Energy projects and mineral extraction have boosted the local economy, particularly in La Guajira, the finger-shaped department (province) that juts out into the Caribbean near the border with Venezuela. BHP, Anglo American and Glencore operate Cerrejón, one of the largest opencast coal mines in the world, while the national government is encouraging offshore oil and gas exploration.
“The coast is full of opportunities,” says Juan Carlos Mora, chief executive of Bancolombia, the country’s biggest bank, which is financing several projects on the coast. “If I had to advise foreign investors who are looking at the Colombian market, I would have no hesitation in telling them the first place they should look is the Caribbean.”
In all, the coast is around 1,100 miles (1,700km) long, running from the Panamá isthmus to Punta Gallinas, the northernmost tip of South America.
At the western end lies the Gulf of Urabá, a hot and humid corner that is known for its banana plantations, organised crime and drug trafficking. But even here, things are changing. Urabá is the coastal outlet of Antioquia, one of Colombia’s richest provinces. With improvements to ports and roads, Urabá hopes to become the go-to Caribbean port for Antioquia’s bustling capital Medellín.
At the other end of the coast lies La Guajira, which, with its abundant sunshine and strong winds, has the potential to become Colombia’s capital of renewable energy. Infamous for smuggling and piracy, and long ignored by central government, La Guajira is the second-poorest of Colombia’s 32 departments, but may have a bright future.
In the centre of the coast are the three major cities, Barranquilla (population 1.2m), Cartagena (1m) and Santa Marta (500,000). The latter two were important in the colonial era but have since been eclipsed by Barranquilla, which — along with its hinterland — accounts for 27 per cent of coastal gross domestic product. There are plans to link the city by train to Cartagena, 115km to the west, and Santa Marta, 100km to the east.

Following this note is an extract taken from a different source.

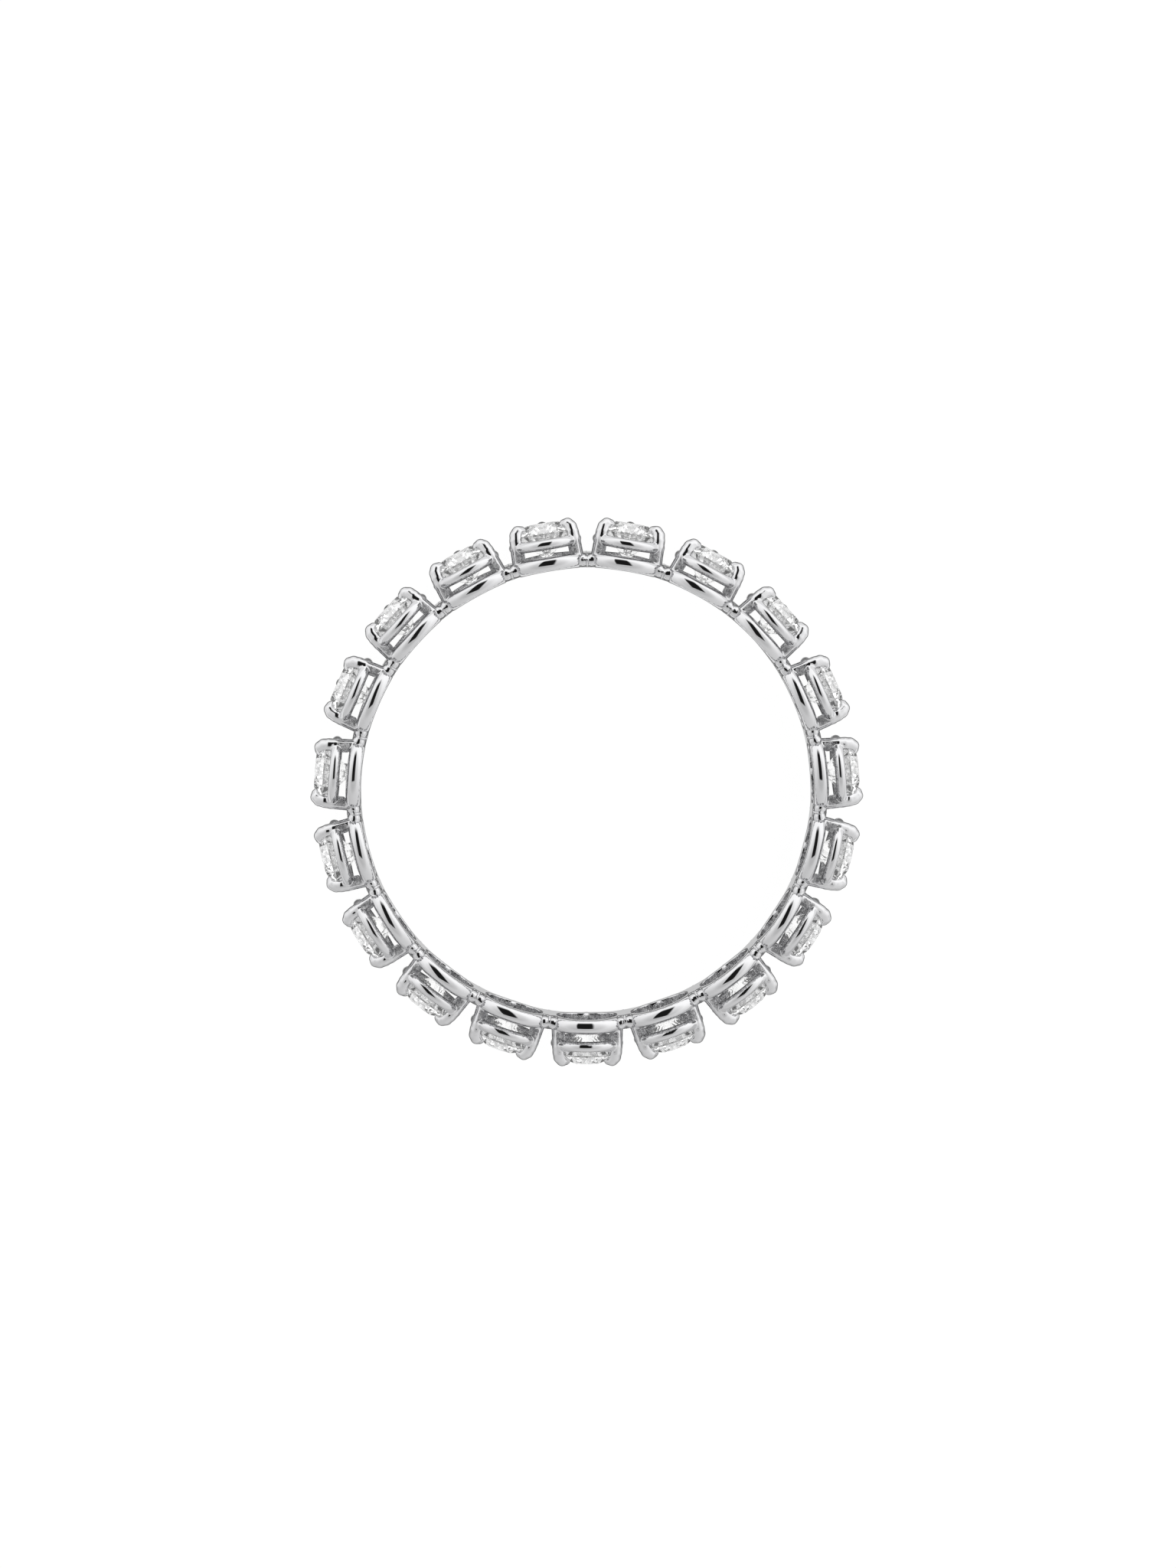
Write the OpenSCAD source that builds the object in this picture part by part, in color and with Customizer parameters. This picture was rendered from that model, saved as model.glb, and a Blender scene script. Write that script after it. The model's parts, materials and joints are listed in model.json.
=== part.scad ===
// Endless finger ring set all round with round brilliants, each in its own basket with three claws.
// The ring's axis is Z and the origin is the centre of the finger bore. The face with two claws
// to each stone looks up, and the stones run anticlockwise from the first one on the -Y side.

/* [Finger bore] */
// Inside diameter of the ring
finger_d = 17.2; // [16:0.1:19]

/* [Stones] */
// Number of stones round the ring
stone_count = 19; // [17:1:20]
// Diameter of a stone at its girdle
stone_d = 2.14; // [2:0.02:2.3]
// Diameter of a stone's table, across its corners
table_d = 1.24; // [1:0.02:1.4]
// Height of the crown, from girdle to table
crown_h = 0.32; // [0.2:0.01:0.4]
// Thickness of the girdle
girdle_t = 0.06; // [0.04:0.01:0.12]
// Depth of the pavilion, from girdle to culet
pavilion_h = 1.04; // [0.85:0.01:1.15]
// Height of the culet above the finger bore
culet_h = 0.34; // [0.2:0.01:0.6]
// Gap left between a stone and the metal that holds it
seat_gap = 0.02; // [0.01:0.005:0.05]

/* [Base loops] */
// How far a basket stands out past its stone's girdle
basket_lip = 0.3; // [0.25:0.01:0.4]
// Thickness of a base loop, from the finger bore outward
base_t = 0.53; // [0.4:0.01:0.7]
// Depth of the narrow step between the bore and a loop's round edge
rim_step = 0.09; // [0.04:0.01:0.15]
// Length of the oval hole under a stone, along the band
hole_l = 2.3; // [2:0.02:2.45]
// Width of the oval hole, across the band
hole_w = 1.8; // [1.5:0.02:1.9]

/* [Links] */
// Width of a link between two loops, across the band
link_w = 1.28; // [0.9:0.02:1.6]
// Thickness of a link, from the finger bore outward
link_t = 0.5; // [0.35:0.01:0.6]
// Width of the ridge across the middle of a link
ridge_l = 0.15; // [0.08:0.01:0.25]
// How far the ridge stands out of the link's two edges
ridge_h = 0.06; // [0.02:0.01:0.1]

/* [Gallery rails] */
// Diameter of the round rail under a stone's girdle
rail_d = 0.37; // [0.3:0.01:0.5]
// Drop from the lower edge of the girdle to the middle of the rail
rail_drop = 0.35; // [0.25:0.01:0.45]

/* [Claws] */
// Diameter of a claw's leg
claw_d = 0.53; // [0.4:0.01:0.6]
// How far round from the front of its basket each front claw stands, in degrees
claw_turn = 64; // [60:1:68]
// How far a claw bites in past the edge of the girdle
claw_bite = 0.15; // [0.08:0.01:0.2]
// How far a claw's leg leans out from girdle to foot
claw_flare = 0.05; // [0:0.01:0.1]
// How much thinner a claw's tip is than its leg
tip_taper = 0.03; // [0.02:0.005:0.08]
// How far the tip bends in over the crown
tip_lean = 0.2; // [0.1:0.01:0.26]
// How far the tip rises above the table
tip_rise = 0.1; // [0.04:0.01:0.2]
// Diameter of the bead at a back claw's foot, seen through the oval hole
foot_bead_d = 0.28; // [0.2:0.01:0.4]

/* [Hidden] */
$fn = 48;
BACK_TURN = 180;
// Star facets reach this share of the way from the table's edge to the girdle
STAR_SHARE = 0.52;
// Lower-girdle facets reach this share of the way from the girdle to the culet
LOWER_SHARE = 0.76;
// Corners of the table, and of each ring of facets below it
EIGHT = 8;
GIRDLE_SIDES = 2 * EIGHT;
OVERRUN = 1;
// How far a loop reaches in past the finger bore before the bore trims it
LINER_ROOT = 0.05;
// How far a link reaches into the loops beside it, in degrees at the ring's axis
LINK_ROOT_TURN = 1;
// Height of the middle of a leg's round foot, as a share of the base's thickness
LEG_FOOT_SHARE = 0.75;
// How much of a foot bead's diameter its middle stands back from the wall of the oval hole
BEAD_BACK_SHARE = 0.25;
// How far a foot bead stays above the finger bore
BEAD_LIFT = 0.04;
// How far under the crest of a loop's round edge the outside of the base is trimmed
OUTSIDE_TRIM = 0.01;
// How far the foot of a claw is trimmed back from the wall of the oval hole
FOOT_MARGIN = 0.01;

bore_r = finger_d / 2;
pitch = 360 / stone_count;
stone_r = stone_d / 2;
basket_r = stone_r + basket_lip;
base_edge_r = base_t / 2;
// How far a loop must reach below its own flat foot to meet the round finger bore
liner_h = bore_r - sqrt(bore_r * bore_r - basket_r * basket_r) + LINER_ROOT;
culet_z = bore_r + culet_h;
girdle_low_z = culet_z + pavilion_h;
girdle_top_z = girdle_low_z + girdle_t;
table_z = girdle_top_z + crown_h;
// Corners of the star facets and of the lower-girdle facets, which stand midway between the table's corners
half_eighth = 180 / EIGHT;
table_r = table_d / 2;
star_r = table_r + STAR_SHARE * (stone_r * cos(half_eighth) - table_r);
star_z = girdle_top_z + crown_h * (stone_r - star_r * cos(half_eighth)) / (stone_r - table_r);
// Where a line from the girdle over the star facets' corners comes to the height of the table
seat_top_r = stone_r - (stone_r - star_r) * crown_h / (star_z - girdle_top_z);
lower_r = stone_r * (1 - LOWER_SHARE);
lower_z = culet_z + pavilion_h * lower_r * cos(half_eighth) / stone_r;
rail_z = girdle_low_z - rail_drop;
rail_ring_r = basket_r - rail_d / 2;
leg_r = claw_d / 2;
tip_r = leg_r - tip_taper;
leg_top_r = stone_r + leg_r - claw_bite;
leg_foot_r = leg_top_r + claw_flare;
leg_foot_z = bore_r + base_t * LEG_FOOT_SHARE;
bead_z = bore_r + foot_bead_d / 2 + BEAD_LIFT;
tip_z = table_z + tip_rise - tip_r;
// The half angle at the ring's axis from a link's middle to its ends, which reach past the oval holes
link_half_turn = pitch / 2 - asin(hole_l / 2 / bore_r) + LINK_ROOT_TURN;
ridge_half_turn = asin(ridge_l / 2 / bore_r);

function stone_name(i) = str("stone_", i < 10 ? "0" : "", i);

// Turns a basket, drawn with its axis along Z and the ring's axis along X, to its place round the ring
module at_basket(i) {
    rotate([0, 0, (i - 1) * pitch - 90]) rotate([0, 90, 0]) rotate([0, 0, 180]) children();
}

// Revolves a bar with round ends about its own axis, from one point to another in the X-Z plane of a claw
module round_bar(r, from, to) {
    reach = [to[0] - from[0], to[1] - from[1]];
    translate([from[0], 0, from[1]]) rotate([0, atan2(reach[0], reach[1]), 0])
        rotate_extrude() intersection() {
            union() {
                circle(r);
                translate([-r, 0]) square([2 * r, norm(reach)]);
                translate([0, norm(reach)]) circle(r);
            }
            translate([0, -r]) square([r, norm(reach) + 2 * r]);
        }
}

// A round loop with a half-round edge, with a thin liner below it that the finger bore trims flush
module base_loop() {
    translate([0, 0, bore_r]) rotate_extrude() {
        square([basket_r - base_edge_r, base_t]);
        translate([basket_r - base_edge_r, base_edge_r]) circle(base_edge_r);
        translate([0, -liner_h]) square([basket_r - rim_step, liner_h + base_edge_r]);
    }
}

module gallery_rail() {
    translate([0, 0, rail_z]) rotate_extrude() translate([rail_ring_r, 0]) circle(rail_d / 2);
}

module claw() {
    round_bar(leg_r, [leg_foot_r, leg_foot_z], [leg_top_r, girdle_low_z]);
    round_bar(tip_r, [leg_top_r, girdle_low_z], [leg_top_r - tip_lean, tip_z]);
}

// Stands on the wall of the oval hole, in line with the back claw
module foot_bead() {
    rotate([0, 0, BACK_TURN])
        translate([hole_w / 2 + foot_bead_d * BEAD_BACK_SHARE, 0, bead_z]) sphere(foot_bead_d / 2);
}

// The space that a stone takes, with its gap all round, open above the table
module stone_seat() {
    rotate_extrude() polygon([
        [0, culet_z - seat_gap],
        [lower_r + seat_gap, lower_z - seat_gap],
        [stone_r + seat_gap, girdle_low_z - seat_gap],
        [stone_r + seat_gap, girdle_top_z + seat_gap],
        [seat_top_r + seat_gap, table_z + seat_gap],
        [seat_top_r + seat_gap, table_z + OVERRUN],
        [0, table_z + OVERRUN],
    ]);
}

// The oval hole under a stone, its long way along the band, made wider all round by a margin
module oval_hole(margin = 0) {
    straight = hole_l - hole_w;
    round_r = hole_w / 2 + margin;
    translate([0, 0, bore_r - 2 * liner_h]) linear_extrude(2 * liner_h + 2 * base_t) {
        translate([-round_r, -straight / 2]) square([2 * round_r, straight]);
        for (side = [-1, 1]) translate([0, side * straight / 2]) circle(round_r);
    }
}

// A stone's rail and claws, with the stone's seat cut in them and their feet kept out of the oval hole
module basket() {
    difference() {
        union() {
            gallery_rail();
            for (turn = [claw_turn, BACK_TURN, -claw_turn]) rotate([0, 0, turn]) claw();
        }
        stone_seat();
        oval_hole(FOOT_MARGIN);
    }
}

// A bar with half-round edges along the ring, from one angle to another
module band_bar(width, thick, half_turn) {
    edge = thick / 2;
    rotate([0, 0, -half_turn]) rotate_extrude(angle = 2 * half_turn) {
        translate([bore_r, edge - width / 2]) square([thick, width - thick]);
        for (side = [-1, 1])
            translate([bore_r + edge, side * (width / 2 - edge)]) circle(edge);
        translate([bore_r - rim_step, rim_step - width / 2]) square([rim_step + edge, width - 2 * rim_step]);
    }
}

module link(i) {
    rotate([0, 0, (i - 0.5) * pitch - 90]) {
        band_bar(link_w, link_t, link_half_turn);
        band_bar(link_w + 2 * ridge_h, link_t, ridge_half_turn);
    }
}

// The space between the finger bore and the round outside of the base
module base_tube() {
    length = 2 * basket_r + 2 * OVERRUN;
    rotate([0, 0, -90]) difference() {
        cylinder(h = length, r = bore_r + base_t - OUTSIDE_TRIM, center = true);
        cylinder(h = length + 2 * OVERRUN, r = bore_r, center = true);
    }
}

module base_ring() {
    difference() {
        intersection() {
            union() {
                for (i = [1:stone_count]) at_basket(i) base_loop();
                for (i = [1:stone_count]) link(i);
            }
            base_tube();
        }
        for (i = [1:stone_count]) at_basket(i) oval_hole();
    }
    for (i = [1:stone_count]) at_basket(i) foot_bead();
}

module setting() {
    color([0.80, 0.81, 0.82]) {
        base_ring();
        for (i = [1:stone_count]) at_basket(i) basket();
    }
}

// Corners of a regular ring of n points about the Z axis
function ring_points(n, r, z, turn = 0) =
    [for (k = [0:n - 1]) [r * cos(turn + k * 360 / n), r * sin(turn + k * 360 / n), z]];

// A round brilliant, its corners ring by ring from the table down
module brilliant() {
    points = concat(
        ring_points(EIGHT, table_r, table_z),
        ring_points(EIGHT, star_r, star_z, half_eighth),
        ring_points(GIRDLE_SIDES, stone_r, girdle_top_z),
        ring_points(GIRDLE_SIDES, stone_r, girdle_low_z),
        ring_points(EIGHT, lower_r, lower_z, half_eighth),
        [[0, 0, culet_z]]
    );
    // The first corner of each ring in the list of points
    star = EIGHT;
    top = star + EIGHT;
    low = top + GIRDLE_SIDES;
    lower = low + GIRDLE_SIDES;
    culet = lower + EIGHT;
    eight = [0:EIGHT - 1];
    faces = concat(
        [[for (k = [EIGHT - 1:-1:0]) k]],
        [for (k = eight) [k, (k + 1) % EIGHT, star + k]],
        [for (k = eight) [star + k, top + 2 * k, star + (k + EIGHT - 1) % EIGHT, k]],
        [for (k = eight) [top + 2 * k, star + k, top + 2 * k + 1]],
        [for (k = eight) [top + 2 * k + 1, star + k, top + (2 * k + 2) % GIRDLE_SIDES]],
        [for (k = [0:GIRDLE_SIDES - 1])
            [top + k, top + (k + 1) % GIRDLE_SIDES, low + (k + 1) % GIRDLE_SIDES, low + k]],
        [for (k = eight) [low + 2 * k, low + 2 * k + 1, lower + k]],
        [for (k = eight) [low + 2 * k + 1, low + (2 * k + 2) % GIRDLE_SIDES, lower + k]],
        [for (k = eight) [lower + k, culet, lower + (k + EIGHT - 1) % EIGHT, low + 2 * k]]
    );
    polyhedron(points, faces);
}

module stone(i) {
    color([0.93, 0.95, 0.97]) at_basket(i) brilliant();
}

setting();
for (i = [1:stone_count]) stone(i);
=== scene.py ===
"""Looks of an eternity ring: one white-gold casting and nineteen brilliants, lying face up."""

import json
import logging
import math
from dataclasses import dataclass
from enum import Enum

import bpy
import numpy as np
from mathutils import Matrix, Vector


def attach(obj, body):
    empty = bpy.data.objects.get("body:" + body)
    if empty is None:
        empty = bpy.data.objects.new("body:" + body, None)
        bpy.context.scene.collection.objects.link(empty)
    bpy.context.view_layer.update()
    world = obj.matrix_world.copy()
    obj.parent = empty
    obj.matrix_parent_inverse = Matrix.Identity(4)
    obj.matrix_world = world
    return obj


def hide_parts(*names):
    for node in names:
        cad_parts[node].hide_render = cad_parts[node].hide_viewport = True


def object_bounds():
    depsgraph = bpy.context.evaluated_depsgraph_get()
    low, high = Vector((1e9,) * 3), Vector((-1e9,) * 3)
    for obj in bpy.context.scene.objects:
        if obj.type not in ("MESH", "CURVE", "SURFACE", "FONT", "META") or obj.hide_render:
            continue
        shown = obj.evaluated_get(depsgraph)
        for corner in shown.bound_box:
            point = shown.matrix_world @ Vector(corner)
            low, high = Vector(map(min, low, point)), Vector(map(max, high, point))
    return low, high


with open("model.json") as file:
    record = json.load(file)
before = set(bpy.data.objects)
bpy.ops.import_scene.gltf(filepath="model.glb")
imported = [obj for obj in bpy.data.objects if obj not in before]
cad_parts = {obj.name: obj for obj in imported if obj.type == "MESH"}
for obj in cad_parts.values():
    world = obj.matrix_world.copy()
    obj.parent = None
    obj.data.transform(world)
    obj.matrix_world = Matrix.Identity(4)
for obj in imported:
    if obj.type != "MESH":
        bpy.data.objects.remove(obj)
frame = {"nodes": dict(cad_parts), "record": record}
CAD_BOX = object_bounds()

LOG = logging.getLogger("ring")
Array = np.ndarray
Colour = tuple[float, float, float]
Limits = tuple[float, float]
Socket = bpy.types.NodeSocket

# One millimetre, in Blender's metres
MM = 0.001
# Size of the photograph, in pixels
PHOTO_W = 1536
PHOTO_H = 2048
# Angle of the first basket round the ring: it hangs at the bottom of the photograph
FIRST_TURN = -math.pi / 2
# Measures of a solid that differ by less than this are taken as one, in millimetres
SAME = 0.001
# Least distance from an axis that is divided by, in millimetres
LEAST_RADIUS = 0.01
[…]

The coast is home to 10m people, a fifth of Colombia’s population, and while it has made progress it is still plagued by problems.
A third of costeños, as coastal dwellers are known, live in poverty. Nationally, the figure is 19.6 per cent and in the capital Bogotá just 4.3 per cent, according to the national statistics office. The eight most northerly of Colombia’s 32 departments account for 22.4 per cent of the country’s population but only 14.9 per cent of its GDP.
Away from the glitzy hotels of Cartagena and the private villas on Colombia’s Caribbean islets, there is real deprivation.
For years, the coast has been largely cut off from Colombia’s main cities in the Andean highlands. That is starting to change, but plans to build a major highway from the interior to the coast, and to dredge the Magdalena to make it navigable to large ships, have fallen victim to corruption. Both projects were tendered to Odebrecht, the disgraced Brazilian construction company that paid billions of dollars in bribes to win infrastructure contracts across the Americas.
Income and skill levels are lower on the coast than inland, and the inhabitants of Bogotá and Medellín still tend to look down on their coastal compatriots as laid-back to the point of laziness and inherently corrupt. At election time, vote-buying is still commonplace in the Caribbean region.
But the coast is changing. A renaissance is under way and now, perhaps more than ever, the costeños have the chance to prove their highland critics wrong and encourage more foreign investors to step ashore.